THE EAGLE SOCIETY is dedicated to the memory of EAGLE - Britain's National Picture Strip Weekly - the leading Boy's magazine of the 1950s and 1960s. We publish an A4, quarterly journal - the Eagle Times.

This weblog has been created to provide an additional, more immediate, forum for news and commentary about the society and EAGLE-related issues. Want to know more? See First Post and Eagle - How it began.

Thursday 3 March 2022

IN AND OUT OF EAGLE 26

 

The classic railway poster above was painted by the Italian artist Fortunino Matania and shows patrons leaving the Garrick Theatre in Southport, mentioned by Dan Dare in the original ‘Venus’ story in 1951. Matania’s work never appeared in EAGLE, but in 1973, four years after the original weekly folded, Fleetway published The EAGLE Book of Amazing Stories (dated for 1974) which was full of illustrations he had originally produced for Look and Learn. Matania's original painting can be seen in Southport's Atkinson Arts Centre.
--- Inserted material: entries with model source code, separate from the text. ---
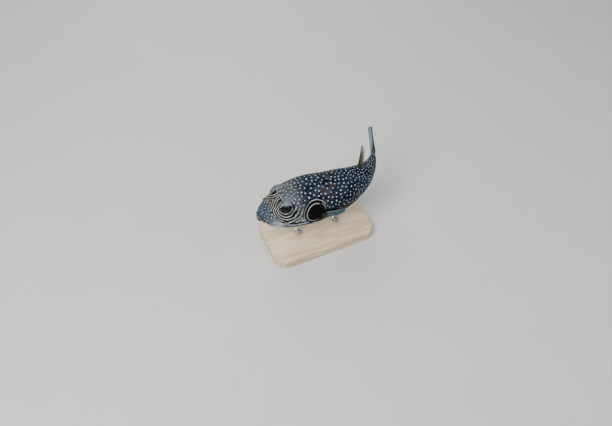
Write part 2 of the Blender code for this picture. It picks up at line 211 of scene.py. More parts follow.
@dataclass(frozen=True)
class Line:
    """A cubic curve through stations along the spine that never overshoots them."""

    alongs: tuple[float, ...]
    values: tuple[float, ...]

    def at(self, along: Array) -> Array:
        """Reads the line.

        Args:
            along: Places along the spine.

        Returns:
            The line's values there, held level past its two ends.
        """
        known_x, known_y = np.array(self.alongs), np.array(self.values)
        step = np.diff(known_x)
        slope = np.diff(known_y) / step
        tangent = np.concatenate([slope[:1], np.zeros(len(known_x) - 2), slope[-1:]])
        for i in range(1, len(known_x) - 1):
            before, after = slope[i - 1], slope[i]
            if before * after > 0:
                heavy, light = 2 * step[i] + step[i - 1], step[i] + 2 * step[i - 1]
                tangent[i] = (heavy + light) / (heavy / before + light / after)
        held = np.clip(along, known_x[0], known_x[-1])
        i = np.clip(np.searchsorted(known_x, held) - 1, 0, len(known_x) - 2)
        t = (held - known_x[i]) / step[i]
        rise = known_y[i] + (3 * t**2 - 2 * t**3) * (known_y[i + 1] - known_y[i])
        lean = (t**3 - 2 * t**2 + t) * tangent[i] + (t**3 - t**2) * tangent[i + 1]
        return rise + lean * step[i]


STATIONS = (2.4, 6.0, 14.0, 27.0, 42.0, 62.0, 82.0, 100.0, 118.0, 134.0, 149.0, 166.0)
TOP = Line(STATIONS, (3.2, 6.9, 13.0, 21.4, 25.6, 26.8, 25.4, 23.8, 20.4, 16.6, 13.4, 12.6))
BOTTOM = Line(STATIONS, (-7.8, -10.4, -18.6, -24.0, -28.1, -31.0, -30.7, -27.8, -22.4, -15.0, -7.8, -3.6))
HALF_WIDTH = Line(STATIONS, (6.8, 10.7, 16.6, 22.2, 25.8, 26.7, 23.8, 22.0, 17.4, 13.2, 8.0, 3.0))


def rows_of(along: Any, lateral: Any, height: Any) -> Array:
    """Stacks three columns into rows of (along, lateral, height)."""
    return np.stack(np.broadcast_arrays(along, lateral, height), axis=-1).astype(float)


def unit(vectors: Array) -> Array:
    """Vectors made one long."""
    return vectors / np.maximum(np.linalg.norm(vectors, axis=-1, keepdims=True), 1e-9)


def smooth(low: float, high: float, value: Any) -> Any:
    """Rises smoothly from 0 at low to 1 at high; high may be the smaller."""
    share = np.clip((value - low) / (high - low), 0.0, 1.0)
    return share * share * (3 - 2 * share)


def window(value: Array, rise: Pair, fall: Pair) -> Array:
    """Rises over the first two values and falls over the last two."""
    return smooth(*rise, value) * smooth(*fall, value)


def soft_max(first: Any, second: Any, blend: float) -> Any:
    """The larger of two values, with a rounded fillet where they are nearly equal."""
    near = np.maximum(blend - np.abs(first - second), 0.0) / blend
    return np.maximum(first, second) + near * near * blend / 4


def soft_min(first: Any, second: Any, blend: float) -> Any:
    """The smaller of two values, rounded where they are nearly equal."""
    return -soft_max(-first, -second, blend)


@dataclass(frozen=True)
class Body:
    """The fish's curved spine, its cross sections and the lids over its eyes, in millimetres."""

    bend_starts: float = 51.0
    bend_ends: float = 171.7
    bend_angle: float = math.radians(77.0)
    bend_power: float = 2.86
    lean_angle: float = math.radians(4.3)
    lean_length: float = 30.0
    squareness: float = 0.92
    skin_depth: float = 0.3
    eye_wide: float = 8.2
    eye_deep: float = 6.8
    eye_place: Triple = (29.6, 11.8, 14.0)
    eye_looks: Triple = (-0.14, 0.94, 0.31)
    lid_thickness: float = 0.8
    lid_blend: float = 4.0
    hollow_place: Triple = (28.0, 20.5, 6.5)
    hollow_depth: float = 0.07
    hollow_reach: float = 7.0

    def heading(self, along: Array) -> Array:
        """The spine's angle away from +X."""
        share = np.clip((along - self.bend_starts) / (self.bend_ends - self.bend_starts), 0.0, 1.0)
        lean = np.clip((along - self.bend_starts) / self.lean_length, 0.0, 1.0)
        return self.bend_angle * share**self.bend_power - self.lean_angle * lean * lean * (3 - 2 * lean)

    def place(self, rows: Array) -> Array:
        """Turns places on the fish into points of the frame."""
        known = np.linspace(0.0, TOTAL_LENGTH * 1.1, 441)
        middle, step = (known[1:] + known[:-1]) / 2, np.diff(known)
        spine_x = np.concatenate([[0.0], np.cumsum(np.cos(self.heading(middle)) * step)])
        spine_y = np.concatenate([[0.0], np.cumsum(np.sin(self.heading(middle)) * step)])
        along, lateral, height = rows[..., 0], rows[..., 1], rows[..., 2]
        turn = self.heading(along)
        x = np.minimum(along, 0.0) + np.interp(along, known, spine_x) + lateral * np.sin(turn) - SNOUT_AHEAD
        y = np.interp(along, known, spine_y) - lateral * np.cos(turn)
        return np.stack([x, y, height + AXIS_HEIGHT], axis=-1) * MM

    def eye_axes(self) -> tuple[Array, Array, Array]:
        """The left eye's own directions: back along the fish, up across the eye, and out of it."""
        looks = unit(np.array(self.eye_looks))
        up = unit(np.array([0.0, 0.0, 1.0]) - looks[2] * looks)
        back = unit(np.array([1.0, 0.0, 0.0]) - looks[0] * looks - up[0] * up)
        return back, up, looks

    def eye_view(self, rows: Array) -> Array:
        """Turns places on the fish's left side, or mirrored ones, into the eye's (back, up, out)."""
        mirrored = rows * [1.0, 0.0, 1.0] + np.abs(rows[..., 1:2]) * [0.0, 1.0, 0.0]
        return (mirrored - self.eye_place) @ np.stack(self.eye_axes(), axis=-1)

    def from_eye_view(self, seen: Array) -> Array:
        """Turns the left eye's (back, up, out) into places on the fish."""
        return seen @ np.stack(self.eye_axes()) + self.eye_place

    def lid_reach(self, rows: Array, direction: Array) -> Array:
        """How far the skin over the left eye is from a section's middle, or 0 where it isn't met.

        Args:
            rows: The sections' middles.
            direction: The directions looked along, with lateral positive.

        Returns:
            The distances.
        """
        wide = self.eye_wide + self.lid_thickness - self.skin_depth
        deep = self.eye_deep + self.lid_thickness - self.skin_depth
        looks = unit(np.array(self.eye_looks))
        start = rows - self.eye_place
        flat = 1 / deep**2 - 1 / wide**2
        along_look, start_look = direction @ looks, start @ looks
        a = 1 / wide**2 + flat * along_look**2
        b = np.sum(start * direction, axis=-1) / wide**2 + flat * start_look * along_look
        c = np.sum(start * start, axis=-1) / wide**2 + flat * start_look**2 - 1
        inside = b * b - a * c
        return np.where(inside > 0, (np.sqrt(np.maximum(inside, 0.0)) - b) / a, 0.0)

    def section(self, along: Array, turn: Array) -> Array:
        """Places on the skin.

        Args:
            along: Places along the spine.
            turn: Angles round the body from its top, towards its left.

        Returns:
            Rows of (along, lateral, height).
        """
        top, bottom = TOP.at(along) - self.skin_depth, BOTTOM.at(along) + self.skin_depth
        half_width = HALF_WIDTH.at(along) - self.skin_depth
        middle, half_height = (top + bottom) / 2, (top - bottom) / 2
        sine, cosine = np.sin(turn), np.cos(turn)
        lateral = half_width * np.sign(sine) * np.abs(sine) ** self.squareness
        height = half_height * np.sign(cosine) * np.abs(cosine) ** self.squareness
        reach = np.hypot(lateral, height)
        on_left = rows_of(along, np.abs(lateral), middle + height)
        dip = np.linalg.norm(on_left - self.hollow_place, axis=-1) / self.hollow_reach
        direction = unit(rows_of(0.0, lateral, height))
        mirrored = np.abs(direction) * [0, 1, 0] + direction * [0, 0, 1]
        dome = self.lid_reach(rows_of(along, 0.0, middle), mirrored)
        reach = soft_max(reach * (1 - self.hollow_depth * np.exp(-dip * dip)), dome, self.lid_blend)
        return rows_of(along, 0.0, middle) + direction * reach[..., None]


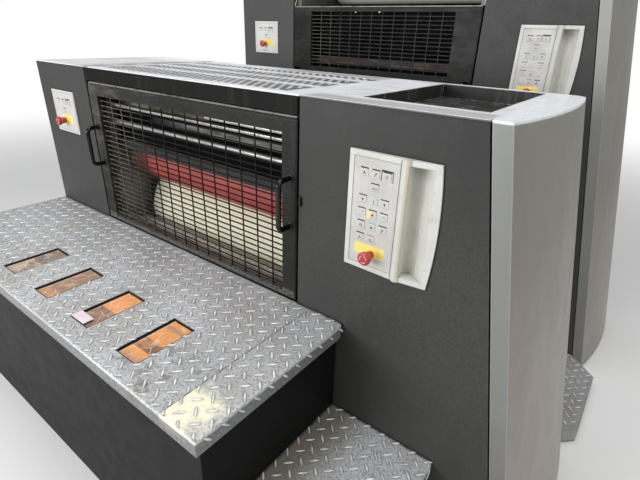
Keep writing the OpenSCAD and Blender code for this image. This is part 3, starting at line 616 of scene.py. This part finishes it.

After a decade when the only EAGLE related books were the EAGLE Annuals, 1973 also brought the 1974 Dan Dare Annual. Why Fleetway unexpectedly produced these books is unknown. Both were reprints, with the Dan Dare Annual consisting of heavily edited versions of The Red Moon Mystery and Safari in Space. The Dan Dare Annual was put together by former EAGLE editor Bob Bartholomew, who probably also edited the Amazing Stories volume. After EAGLE, he had edited World of Wonder magazine for Fleetway and would certainly be most familiar with and have access to Matania’s work. Amazing Stories only contains artwork by Matania, although all the pictures are black and white. The book also reprints the articles that accompanied them, which are famous events from history.  

Matania died in 1963, while still working on A Pageant of Kings for Look and Learn. In a busy life he had originally made his name producing illustrations for magazines in Italy and France and later Britain and America. He became famous for his detailed pictures of life in the trenches during the First World War and later for a range of historical scenes and his paintings were exhibited at the Royal Academy.